[START OF GIVEN INFORMATION]

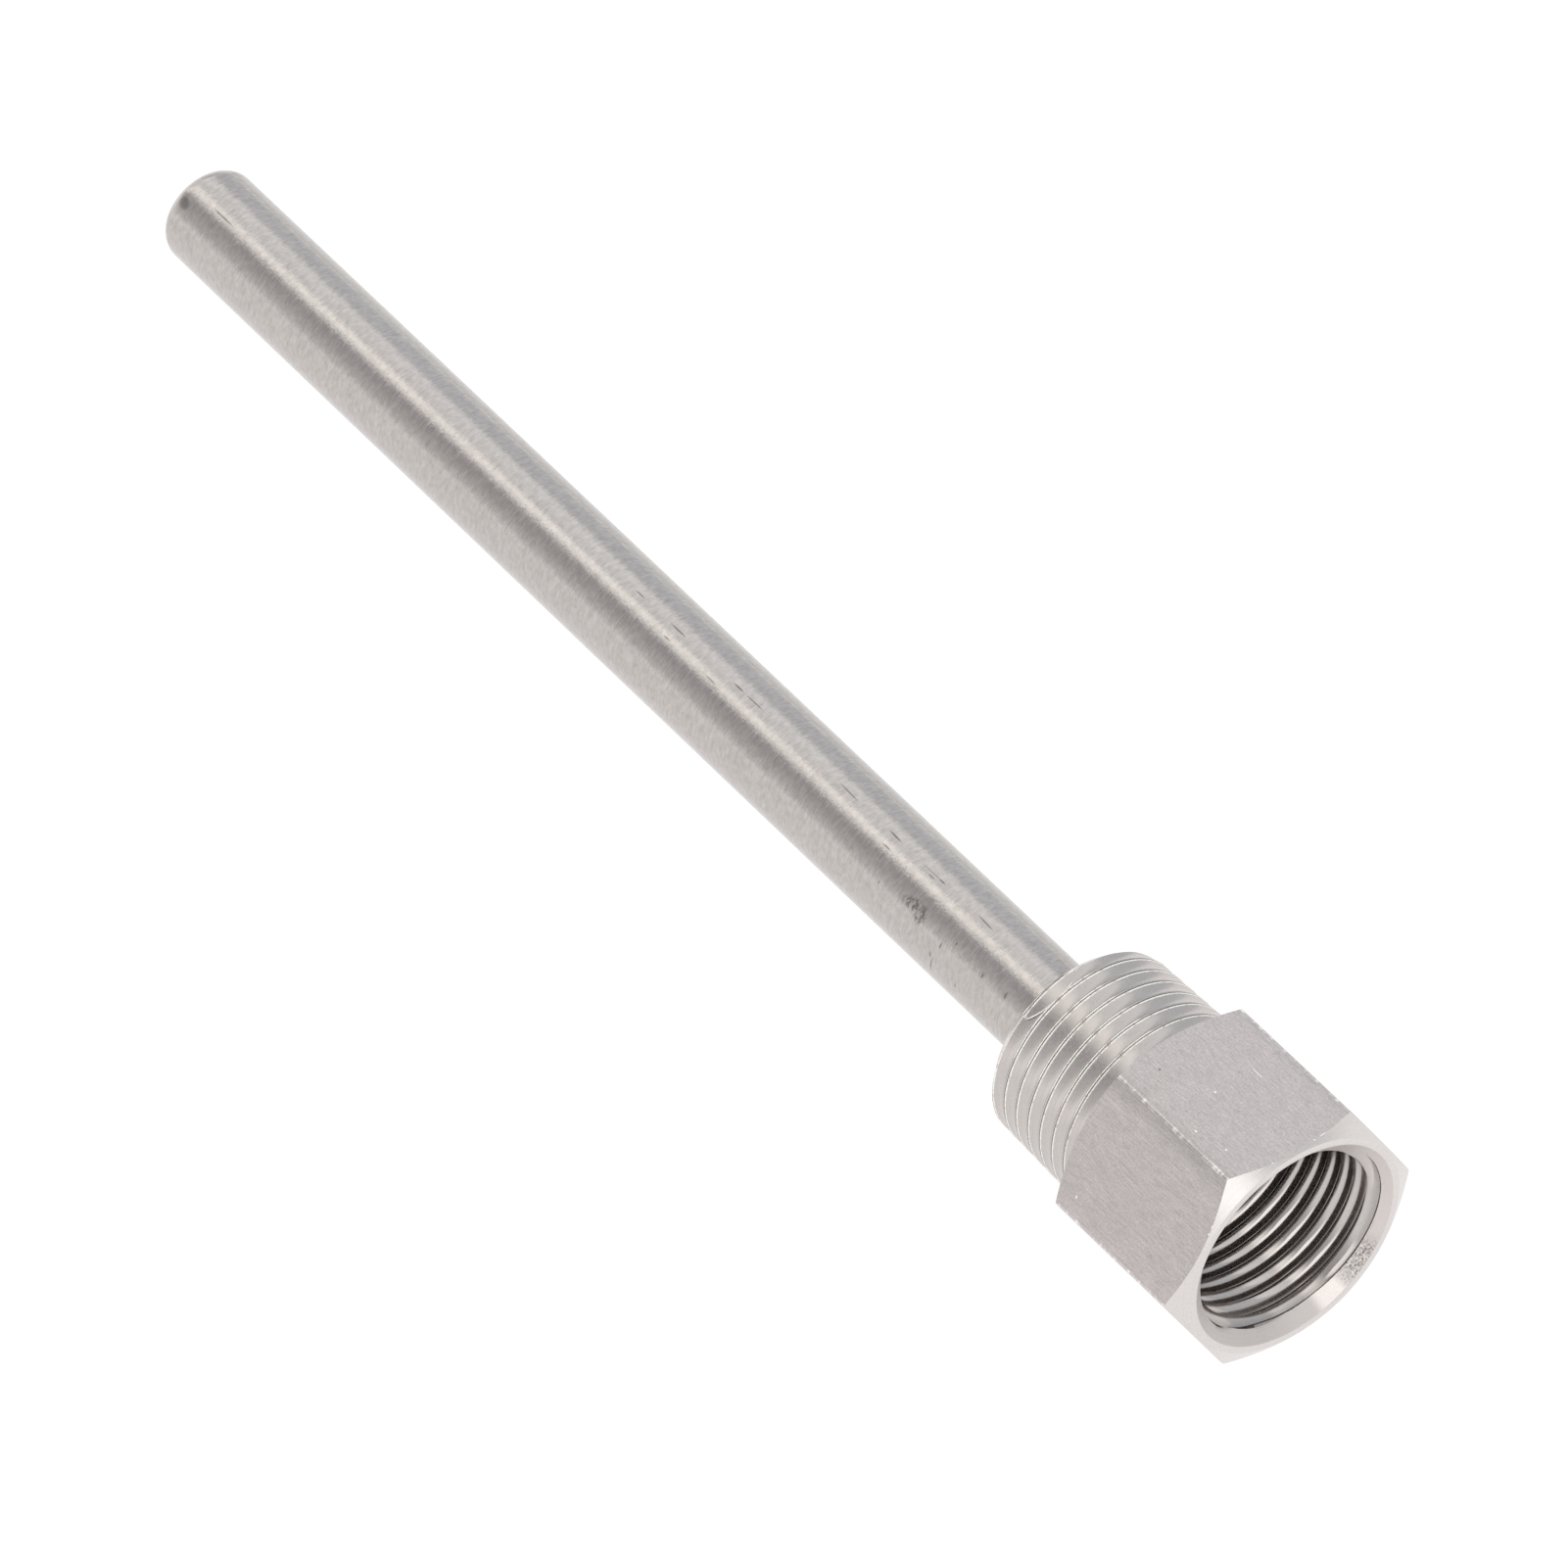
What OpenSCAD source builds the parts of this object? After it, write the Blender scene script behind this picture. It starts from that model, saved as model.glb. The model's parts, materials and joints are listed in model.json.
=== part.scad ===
// Thermowell: a closed protecting tube fixed in a hexagonal fitting.
// The axis of the well lies along X. The origin is on that axis, in the plane of the hexagon's
// shoulder. The mouth of the socket faces +X, the closed tip of the tube points to -X, and two
// flats of the hexagon face up and down. The threads are left to the surface model: here the taper
// thread is the cone over its crests, and the socket is bored to its thread's inner diameter.

/* [Hexagon] */
// Distance across the flats of the hexagon
hex_flats = 24; // [23:0.5:32]
// Length of the hexagon from its shoulder to its mouth
hex_length = 18.1; // [17:0.1:30]
// Slope of the chamfer on the corners at the mouth, in degrees
mouth_chamfer_angle = 30; // [5:1:40]
// Slope of the chamfer on the corners at the shoulder, in degrees
shoulder_chamfer_angle = 30; // [5:1:45]
// How far the round land on both ends of the hexagon stays inside its flats
land_inset = 0.25; // [0.1:0.05:0.8]

/* [Process thread] */
// Diameter over the crests of the taper thread at its small end
thread_small_d = 20.2; // [16:0.1:21]
// Length of the threaded nipple from the shoulder to its nose
thread_length = 14; // [8:0.5:22]
// Growth of the thread's diameter for each unit of length
thread_taper = 0.0625; // [0:0.0025:0.07]
// Width of the chamfer on the nose of the nipple
nose_chamfer = 1; // [0.5:0.1:2]
// Width of the flat ring around the tube on the nose
lip_width = 0.7; // [0.3:0.1:1.5]
// Height of that ring above the nose
lip_height = 0.5; // [0.2:0.1:1]

/* [Socket] */
// Inner diameter of the thread in the socket
socket_d = 18.6; // [14:0.1:19]
// Depth of the socket's straight wall, measured from the mouth
socket_depth = 15; // [10:0.5:15.5]
// Diameter of the countersink at the mouth
countersink_d = 22; // [19.5:0.1:22.4]
// Full angle of the drill point at the socket's bottom, in degrees
drill_angle = 120; // [115:1:150]

/* [Stem] */
// Length of the well from the hexagon's shoulder to the tip
insertion_length = 150; // [50:5:400]
// Outer diameter of the tube
tube_d = 10; // [7:0.5:13]
// Thickness of the tube's wall
tube_wall = 1; // [0.6:0.1:2.5]
// Thickness of the closed end
tip_thickness = 2; // [1:0.5:6]
// Radius of the rounded edge at the tip
tip_round = 1.8; // [0.5:0.1:2.2]
// Width of the bevel at the open end of the bore
bore_bevel = 0.4; // [0.1:0.1:0.5]
// How much the tube's radius is turned down where it is let into the fitting
spigot_step = 0.25; // [0.2:0.05:0.4]
// Gap between the tube and the fitting, all round and at the tube's shoulder
joint_gap = 0.03; // [0.01:0.01:0.1]

/* [Hidden] */
$fn = 96;
// How far a cutting or joining solid runs past the face that it meets
overrun = 1;
hex_corner_r = hex_flats / 2 / cos(30);
land_r = hex_flats / 2 - land_inset;
tube_r = tube_d / 2;
bore_r = tube_r - tube_wall;
socket_r = socket_d / 2;
countersink_r = countersink_d / 2;
spigot_r = tube_r - spigot_step;
seat_r = spigot_r + joint_gap;
thread_small_r = thread_small_d / 2;
thread_large_r = thread_small_r + thread_length * thread_taper / 2;
// The ring around the tube ends here, and the tube's shoulder stops just short of it.
lip_x = -thread_length - lip_height;
shoulder_x = lip_x - joint_gap;
// The socket's bottom runs in at the drill's slope until it meets the bore for the tube.
drill_depth = (socket_r - seat_r) / tan(drill_angle / 2);
seat_x = hex_length - socket_depth - drill_depth;

// Turns an outline drawn as [radius, place along the axis] into a solid around the X axis.
module turned() {
    rotate([0, 90, 0]) rotate_extrude() children();
}

// The hexagon bar, with the corners of both ends turned off.
module hexagon() {
    mouth_drop = (hex_corner_r - land_r) * tan(mouth_chamfer_angle);
    shoulder_drop = (hex_corner_r - land_r) * tan(shoulder_chamfer_angle);
    intersection() {
        rotate([0, 90, 0]) rotate([0, 0, 30]) cylinder(r = hex_corner_r, h = hex_length, $fn = 6);
        turned() polygon([
            [0, 0],
            [land_r, 0],
            [hex_corner_r, shoulder_drop],
            [hex_corner_r, hex_length - mouth_drop],
            [land_r, hex_length],
            [0, hex_length]
        ]);
    }
}

// The nipple that carries the taper thread, with its chamfered nose and the ring around the tube.
module nipple() {
    nose_crest_r = thread_small_r + nose_chamfer * thread_taper / 2;
    turned() polygon([
        [0, lip_x],
        [tube_r + lip_width, lip_x],
        [tube_r + lip_width, -thread_length],
        [thread_small_r - nose_chamfer, -thread_length],
        [nose_crest_r, -thread_length + nose_chamfer],
        [thread_large_r, 0],
        [thread_large_r, overrun],
        [0, overrun]
    ]);
}

// Everything that is bored out of the fitting: the seat of the tube, the socket, the countersink.
module fitting_bores() {
    countersink_depth = countersink_r - socket_r;
    turned() polygon([
        [0, lip_x - overrun],
        [seat_r, lip_x - overrun],
        [seat_r, seat_x],
        [socket_r, seat_x + drill_depth],
        [socket_r, hex_length - countersink_depth],
        [countersink_r, hex_length],
        [countersink_r, hex_length + overrun],
        [0, hex_length + overrun]
    ]);
}

module hex_fitting() {
    color([0.74, 0.71, 0.68])
    difference() {
        union() {
            hexagon();
            nipple();
        }
        fitting_bores();
    }
}

// Half section of the tube: a straight wall, a closed end with a rounded outer edge, and a
// slightly thinner spigot that is let into the fitting.
module tube_section() {
    difference() {
        union() {
            translate([0, tip_round - insertion_length])
                square([tube_r, insertion_length - tip_round + shoulder_x]);
            translate([0, shoulder_x - overrun])
                square([spigot_r, seat_x - shoulder_x + overrun]);
            translate([0, -insertion_length])
                square([tube_r - tip_round, tip_round + overrun]);
            translate([tube_r - tip_round, tip_round - insertion_length])
                circle(r = tip_round);
        }
        translate([0, tip_thickness - insertion_length])
            square([bore_r, insertion_length - tip_thickness + seat_x + overrun]);
        polygon([
            [0, seat_x - bore_bevel],
            [bore_r, seat_x - bore_bevel],
            [bore_r + bore_bevel, seat_x],
            [0, seat_x]
        ]);
    }
}

module stem_tube() {
    color([0.66, 0.64, 0.62])
    turned() tube_section();
}

hex_fitting();
stem_tube();
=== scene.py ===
"""Looks of the thermowell: a satin tube in a turned hexagon fitting, in a white light tent."""

import json
import math

import bmesh
import bpy
from mathutils import Matrix, Vector


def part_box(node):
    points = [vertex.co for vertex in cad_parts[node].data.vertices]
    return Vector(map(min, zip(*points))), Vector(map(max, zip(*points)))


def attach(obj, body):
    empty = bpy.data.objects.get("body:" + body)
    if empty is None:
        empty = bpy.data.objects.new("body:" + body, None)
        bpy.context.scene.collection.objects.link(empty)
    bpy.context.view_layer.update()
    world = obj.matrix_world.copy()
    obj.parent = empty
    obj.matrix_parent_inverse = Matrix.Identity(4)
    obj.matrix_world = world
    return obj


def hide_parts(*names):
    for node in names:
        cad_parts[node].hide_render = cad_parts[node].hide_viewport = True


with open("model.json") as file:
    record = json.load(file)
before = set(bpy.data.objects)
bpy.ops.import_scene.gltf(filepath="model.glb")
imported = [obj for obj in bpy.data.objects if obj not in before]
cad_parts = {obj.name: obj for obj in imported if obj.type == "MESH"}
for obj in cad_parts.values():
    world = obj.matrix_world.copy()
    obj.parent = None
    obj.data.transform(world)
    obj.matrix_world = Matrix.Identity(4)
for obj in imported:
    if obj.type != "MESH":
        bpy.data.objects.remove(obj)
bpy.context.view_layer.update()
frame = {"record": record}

MM = 0.001
FULL_TURN = 2 * math.pi
AXIS = Vector((1, 0, 0))

# ---------------------------------------------------------------- sizes
# These come from the frame's nodes and mounts.
FITTING_LOW, FITTING_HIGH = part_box("hex_fitting")
STEM_LOW, STEM_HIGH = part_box("stem_tube")
MOUNTS = {mount["name"]: mount for mount in frame["record"]["mounts"]}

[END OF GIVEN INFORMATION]

WHAT TO PRODUCE: Only the lines from the beginning of the material above through the line with "land_inset = 0.25; // [0.1:0.05:0.8]" are wanted; extract them exactly.

SOLUTION TO THIS EXERCISE:
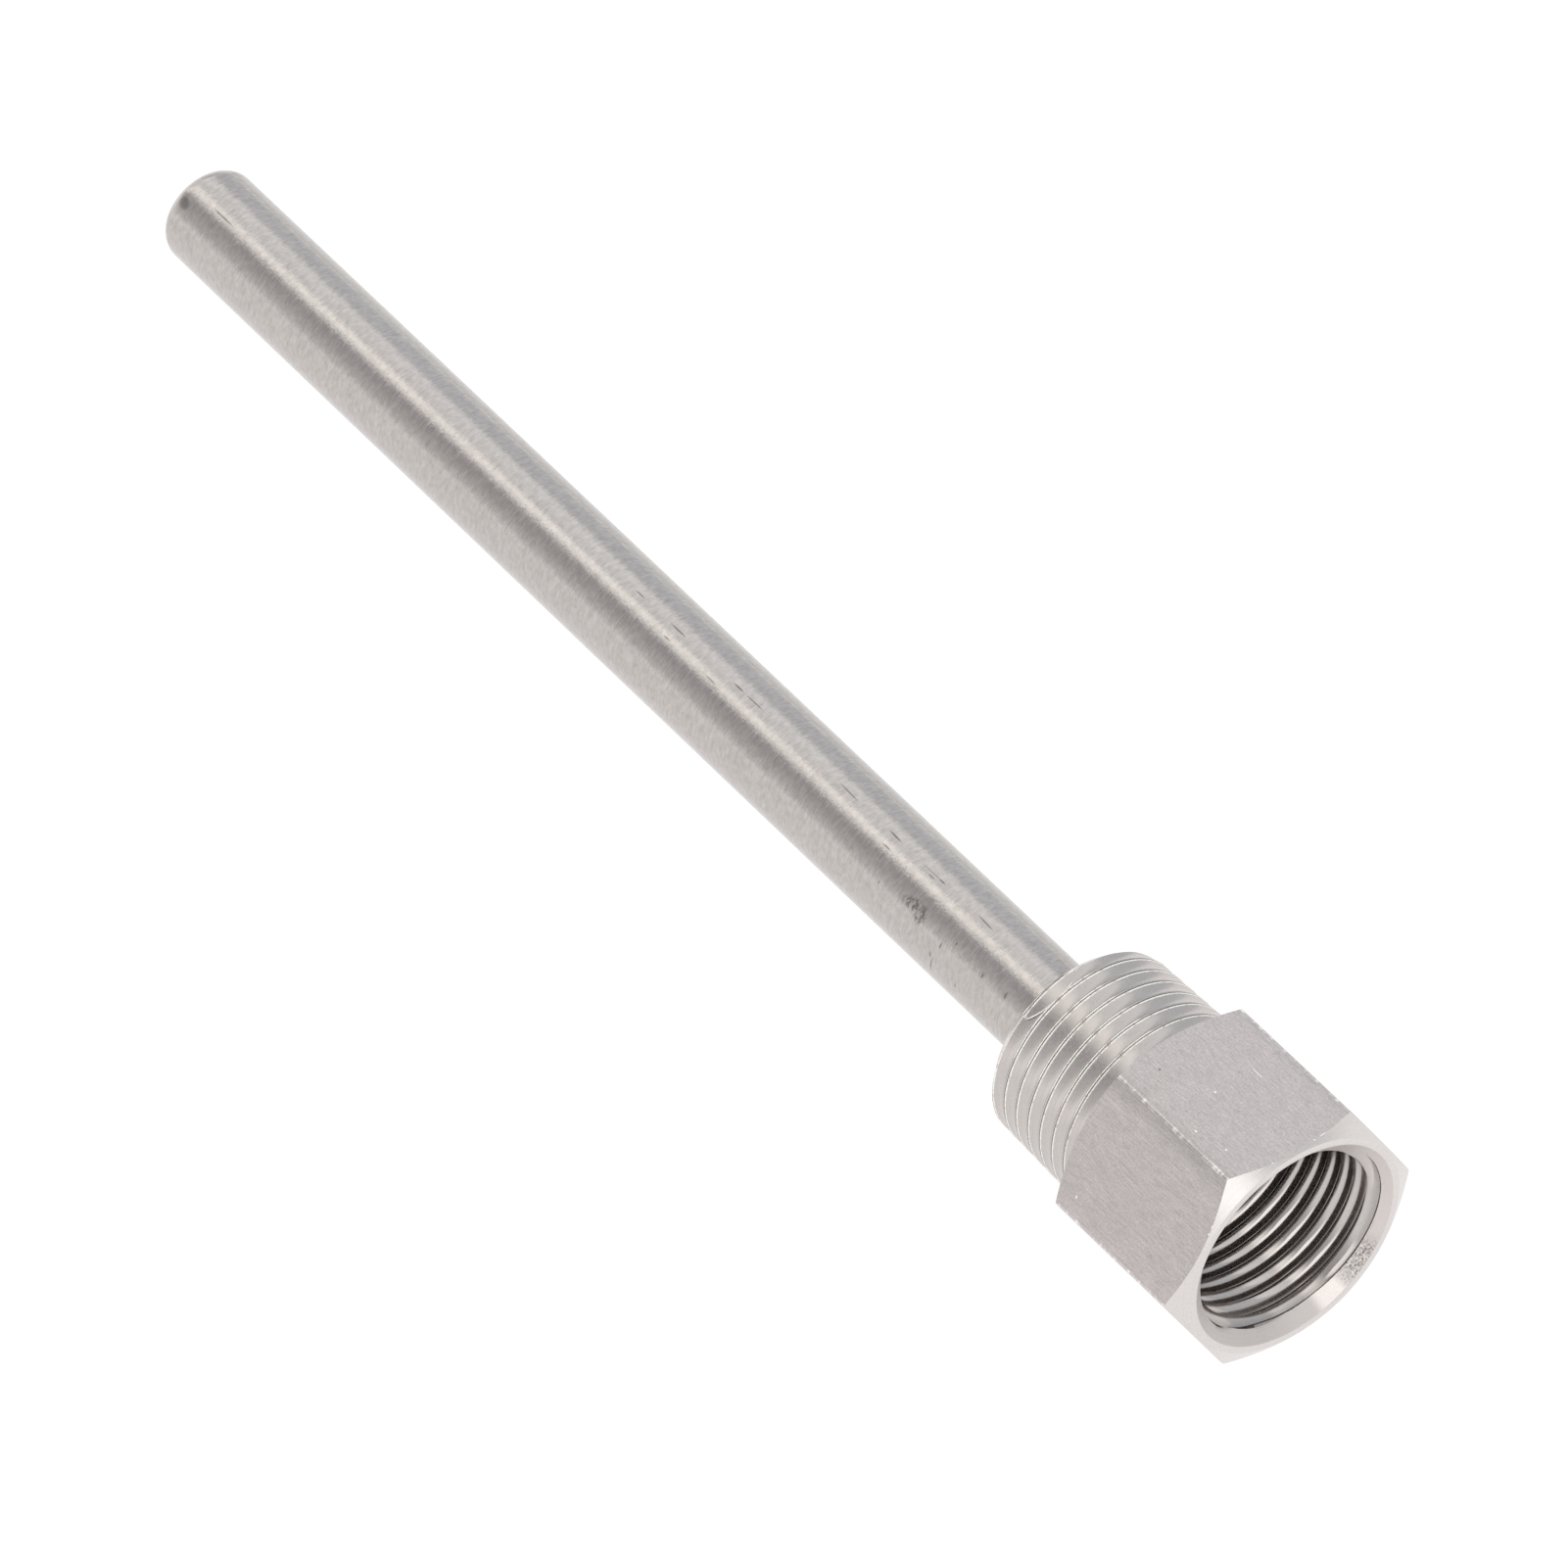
What OpenSCAD source builds the parts of this object? After it, write the Blender scene script behind this picture. It starts from that model, saved as model.glb. The model's parts, materials and joints are listed in model.json.
=== part.scad ===
// Thermowell: a closed protecting tube fixed in a hexagonal fitting.
// The axis of the well lies along X. The origin is on that axis, in the plane of the hexagon's
// shoulder. The mouth of the socket faces +X, the closed tip of the tube points to -X, and two
// flats of the hexagon face up and down. The threads are left to the surface model: here the taper
// thread is the cone over its crests, and the socket is bored to its thread's inner diameter.

/* [Hexagon] */
// Distance across the flats of the hexagon
hex_flats = 24; // [23:0.5:32]
// Length of the hexagon from its shoulder to its mouth
hex_length = 18.1; // [17:0.1:30]
// Slope of the chamfer on the corners at the mouth, in degrees
mouth_chamfer_angle = 30; // [5:1:40]
// Slope of the chamfer on the corners at the shoulder, in degrees
shoulder_chamfer_angle = 30; // [5:1:45]
// How far the round land on both ends of the hexagon stays inside its flats
land_inset = 0.25; // [0.1:0.05:0.8]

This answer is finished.